Among other advantages, the mixed signal card edge connector supports a large number of mixed signals that may include analog signals, digital signals and high-frequency analog and radio frequency signals. Additionally, the mixed signal card edge connector does not require the installation of a pre-assembled connector on the video expansion card, and therefore reduces both the material costs and the costs of manufacturing the video expansion card. Further, according to one embodiment, the mixed signal card edge connector is compatible with the PCI bus type interface such as the PCI, PCI express bus, or any suitable bus interface, and therefore, the mixed signal card edge connector is economical to make and use. Further yet, the mixed signal card edge connector is compact in size, such that it is easily accommodated within the space available on an expansion card bracket and may leave room to accommodate additional connectors for other signals.

FIG. 2 illustrates a frontal view of an expansion card bracket 10 that includes apertures 12 for providing access to a mixed signal card edge connector 20, in accordance with one exemplary embodiment of the present invention. The expansion card bracket 10 may be associated with, for example, an ATX form factor for expansion cards, and therefore may comply with the mechanical and electrical specifications for building a personal computer motherboard and a chassis to house the motherboard and expansion card. The expansion card bracket 10 is shown to include three apertures 12 within which the mixed signal card edge connector 20 may be positioned; however, the expansion card bracket 10 may include fewer apertures, such as one or two apertures, or alternatively more apertures to suit the mixed signal card edge connector 20 and any other connectors. For example, the expansion card bracket 10 may include apertures to allow the installation of an S-video connector 6 and a coaxial connector 8, as previously described with respect to FIG. 1.

According to one embodiment, the mixed signal card edge connector 20 extends through the expansion card bracket 10 via the apertures 12 to expose a plurality of contacts on the mixed signal card edge connector 20. Although the mixed signal card edge connector 20 shown is similar in appearance to a PCI type bus or an AGP bus, any proprietary, non-proprietary or industry standard connector and bus may be used. For example, the mixed signal card edge connector 20 may be compatible with a PCI express bus, a USB bus, an I2C serial bus, an IEEE 1394 bus, or any suitable type bus interface standard.

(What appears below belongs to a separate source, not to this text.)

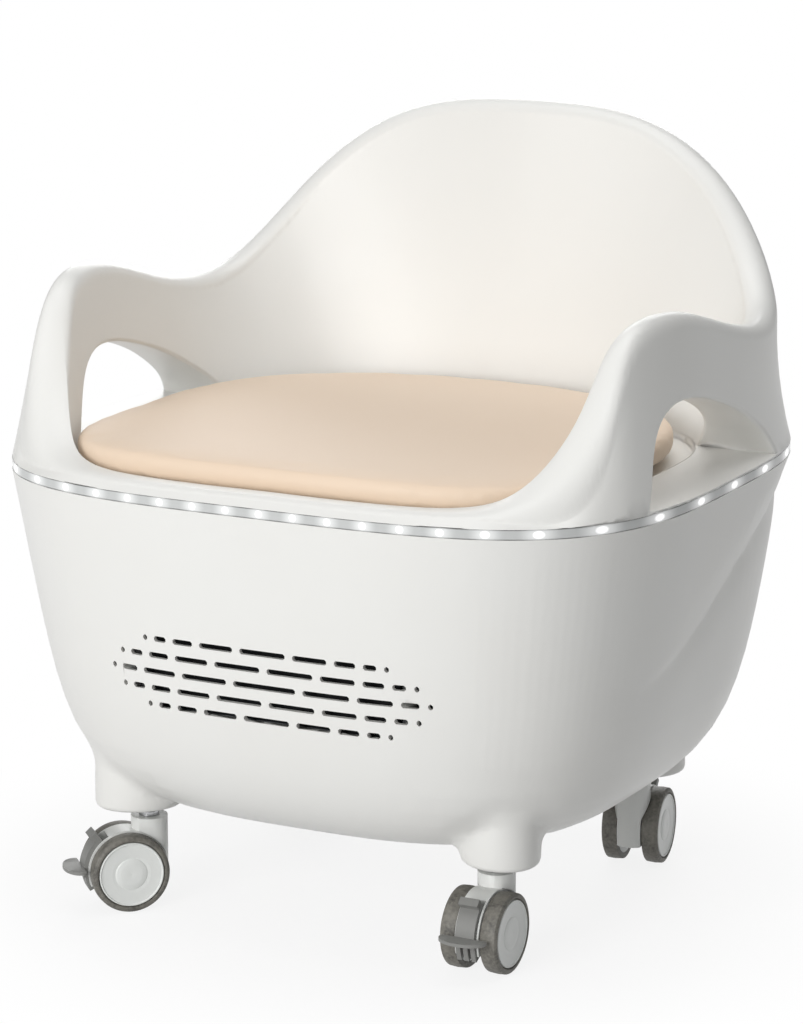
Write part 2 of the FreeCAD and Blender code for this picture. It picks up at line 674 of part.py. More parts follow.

FIG. 3 illustrates a frontal view of an expansion card bracket 300 that includes apertures 12 for providing access to the mixed signal card edge connector 20 and a digital signal connector 310, in accordance with another exemplary embodiment of the present invention. The digital signal connector 310 and the mixed signal card edge connector 20 are integrated onto the expansion card bracket 300 to permit placement of the expansion card bracket 300 within the personal computer chassis. The mixed signal card edge connector 20 may include a plurality of contacts, as is commonly known in a PCI bus. For example, the plurality of contacts may further provide contacts for any combination of: a digital audio signal, a radio frequency (RF) signal, a DVI signal, a high-definition multimedia interface (HDMI) signal, and/or at least one ground signal. According to one embodiment, the mixed signal card edge connector 20 and the corresponding mating connector 520 (shown in FIG. 5), when interconnected, provide a suitable shield for reducing the emissions of electromagnetic signals.

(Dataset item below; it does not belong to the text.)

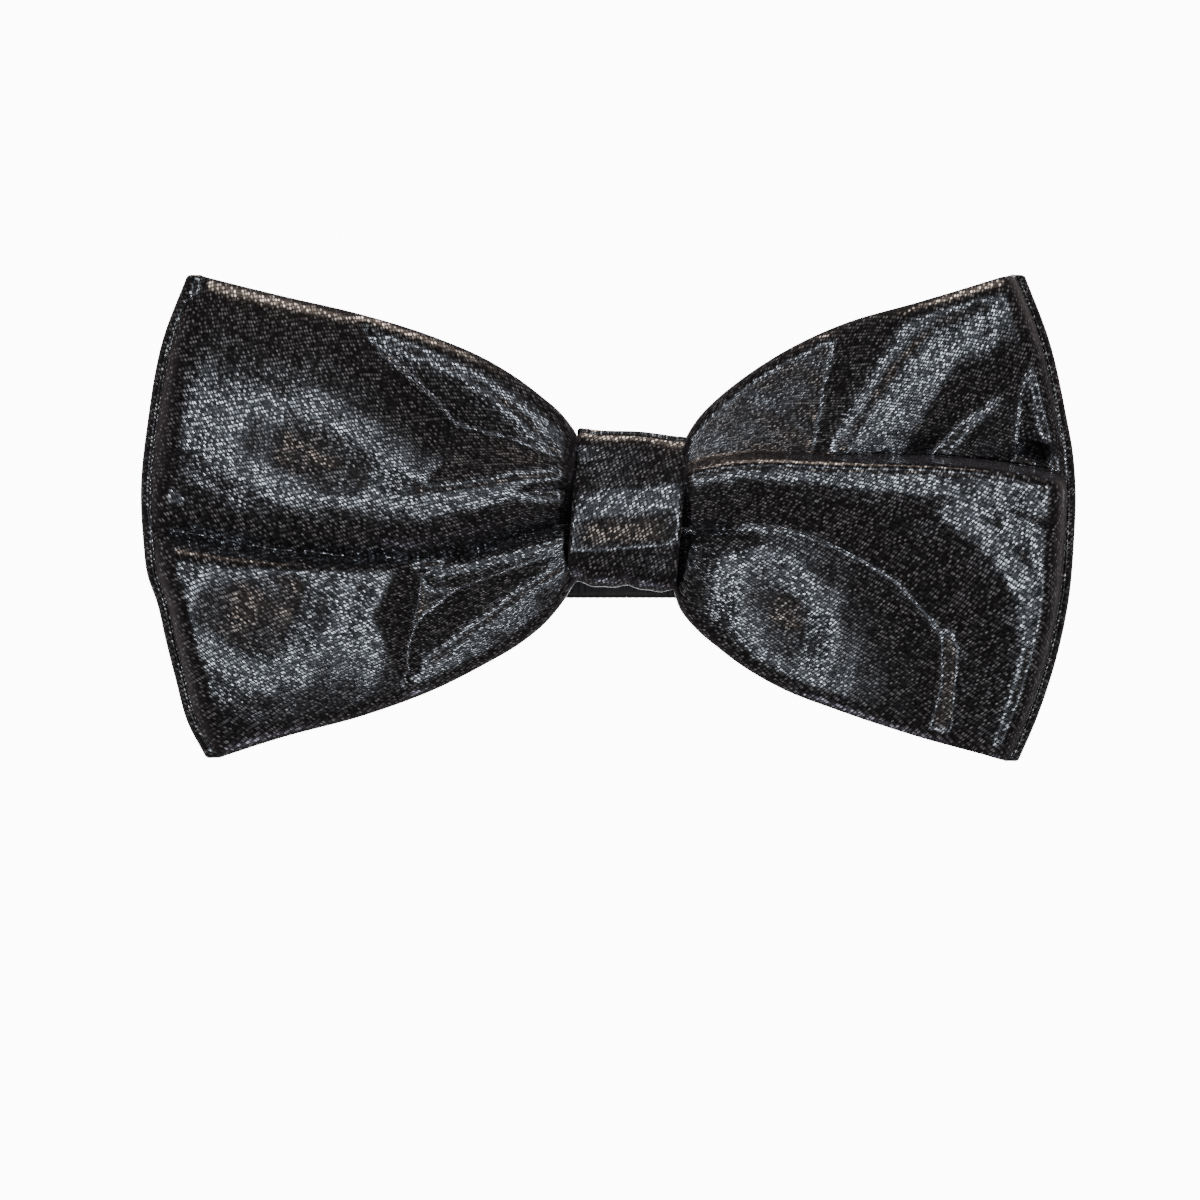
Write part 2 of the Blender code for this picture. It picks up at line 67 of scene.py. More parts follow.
# Wings: (x, z) outlines, near the CAD's: top and bottom edges from the waist to a corner, with more points
# by the knot, ends from the bottom corner to the top one, and the sharp folds across the fronts
LEFT_TOP = ((-0.3, 7.2), (-2.0, 7.3), (-4.6, 7.5), (-6.0, 8.2), (-7.3, 10.3), (-8.7, 12.1), (-11.1, 14.2),
            (-13.7, 16.2), (-18.8, 19.3), (-23.9, 21.5), (-34.2, 24.8), (-44.4, 27.1), (-56.6, 29.9))
LEFT_BOTTOM = ((-0.3, -6.9), (-2.0, -6.9), (-5.2, -7.1), (-7.0, -8.7), (-8.6, -11.2), (-11.1, -14.1),
               (-13.7, -16.2), (-18.8, -19.2), (-23.9, -21.8), (-34.2, -25.6), (-44.4, -28.2), (-54.2, -31.0))
LEFT_END = ((-54.2, -31.0), (-56.5, -26.6), (-57.9, -21.5), (-59.2, -16.4), (-60.3, -11.6),
            (-61.6, -7.8), (-62.1, -3.6), (-62.4, 2.6), (-61.5, 11.8), (-59.6, 22.0), (-56.6, 29.9))
RIGHT_TOP = ((0.3, 7.2), (2.0, 7.2), (5.6, 7.1), (7.3, 7.8), (8.2, 9.7), (9.3, 11.4), (11.9, 14.1),
             (14.5, 16.2), (19.6, 19.6), (27.3, 23.3), (37.5, 26.1), (51.2, 29.9))
RIGHT_BOTTOM = ((0.3, -6.9), (2.0, -7.0), (4.9, -7.6), (6.2, -9.4), (7.2, -12.1), (9.3, -14.7), (11.9, -16.9),
                (14.5, -18.9), (19.6, -21.9), (27.3, -24.9), (37.5, -28.2), (50.4, -31.4))
RIGHT_END = ((50.4, -31.4), (52.5, -26.6), (54.3, -21.5), (55.7, -16.4), (56.7, -11.3), (57.4, -3.6),
             (57.6, 2.8), (57.2, 8.0), (56.5, 11.8), (54.2, 22.0), (51.2, 29.9))
LEFT_CREASE = ((-62.0, -4.0), (-57.0, -4.6), (-50.9, -5.4), (-42.4, -6.1), (-34.0, -6.1), (-25.5, -5.7),
               (-19.1, -4.9), (-13.6, -3.5), (-6.0, -1.4))
RIGHT_CREASE = ((6.0, 3.9), (12.7, 5.4), (16.9, 5.7), (22.0, 5.6), (27.9, 5.3), (34.7, 5.2), (41.5, 4.9),
                (46.6, 4.4), (50.8, 3.8), (57.0, 2.4))
WING_WIDTH = 61.0  # of the flattened tube

# Wings' depths and layers
KNOT_LOW, KNOT_HIGH = cad_box("knot_band")
WAIST_Y = (KNOT_LOW[1] + KNOT_HIGH[1]) / 2 + 0.4
WAIST_SPLIT = 1.6  # from WAIST_Y to each layer at the waist
FOLD_Y = -10.4
FOLD_RADIUS = 1.2
TUBE_HALF = 0.55  # half the flattened tube's thickness
CLOTH = 0.22  # thickness
INTERLINING = 0.25  # thickness
KNOT_SHARE = 0.11  # share of a wing inside the knot

# Wings' relief
RING_SLOPE = 0.26  # the slope that mirrors the ring of lights to the camera
STEEP_SLOPE = 0.58  # a slope that mirrors no light
CREASE_SHARPNESS = 6.0  # per mm, of the creases between hills
RELIEF_FLOOR = -0.8  # the deepest the front may go
RIPPLE = 0.045  # height of the small dents
EDGE_ROLL = 1.1  # the front's top and bottom edges curve back over this width
END_FADE = 0.06  # share of a wing's length over which the relief drops to nothing at its end
BACK_SEAM = 0.22  # depth of the seam along the middle of the back

# Wings' mesh: rows along a wing, over its fold and back, and heights across it
HEIGHT_STEPS = 104
LEFT_CREASE_ROW, RIGHT_CREASE_ROW = 42, 64  # the heights that follow the creases
EDGE_STEPS = 5  # round each edge of a flattened tube
FRONT_STATIONS = np.concatenate([np.linspace(0, KNOT_SHARE, 10)[:-1], np.linspace(KNOT_SHARE, 1, 130)])
FOLD_STATIONS = np.linspace(1, 2, 12)[1:-1]
BACK_STATIONS = np.linspace(2, 3, 40)

# Knot
KNOT_CENTRE = np.array([0.0, -12.15, 0.3])
KNOT_TILT = math.radians(4.5)
KNOT_HALF = (5.1, 9.55)  # half its size in y and z
KNOT_POWER = 4.2  # of its rounded oblong section
KNOT_WIDTH = 14.1
KNOT_ROWS, KNOT_COLUMNS = 190, 41
BAND_HALF = 0.42  # half the flattened band's thickness
PAD_GAP = 0.2  # between the band and the pad
PAD_BACK = -2.15  # y of the pad's flat back in the knot's frame
# The slope of the knot's front at heights z: steep below the crest, flat on it, a bright band, steep above
KNOT_SLOPES = ((-9.6, 0.0), (-7.6, -0.2), (-5.0, -0.45), (-4.8, -0.05), (-1.6, 0.05), (-0.4, 0.26),
               (2.3, 0.27), (3.0, 0.42), (6.0, 0.29), (7.0, 0.17), (8.2, 0.0), (9.6, 0.0))

# Threads
THREAD_RADIUS = 0.2
PLY_PITCH = 1.1  # of the twist of its two plies
PLY_RADIUS = 0.56  # of the thread's radius
PLY_OFFSET = 0.46  # of the thread's radius
PLY_SIDES = 7
GATHER_TURNS = 3
GATHER_PITCH = 0.9
GATHER_OVAL = (2.45, 8.0)  # half its size in y and z
TACK_TURNS = 3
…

FIG. 4 illustrates a video expansion card assembly 400 that includes the mixed signal card edge connector 20 in accordance with one exemplary embodiment of the present invention. The video expansion card assembly 400 also includes a video expansion card 410, a motherboard card edge connector 420 and processing circuitry 430.

The video expansion card 410 includes the mixed signal card edge connector 20 formed on a first edge of the video expansion card 410. The mixed signal card edge connector 20 includes a plurality of contacts, such that the plurality of contacts carry any suitable combination of the following signals: two (2) channel audio-in and two (2) channel audio-out signals, two (2) S-video signals, two (2) television signals and/or two (2) composite video signals. The plurality of contacts may carry additional or fewer suitable signals. As previously stated, the expansion card bracket 10 includes apertures 12 (shown in FIG. 3) adapted to receive the mixed signal card edge connector 20.

The motherboard card edge connector 420 is formed on a second edge of the video expansion card 410. The motherboard card edge connector 420 couples the video expansion card 410 to the housing, as is commonly known.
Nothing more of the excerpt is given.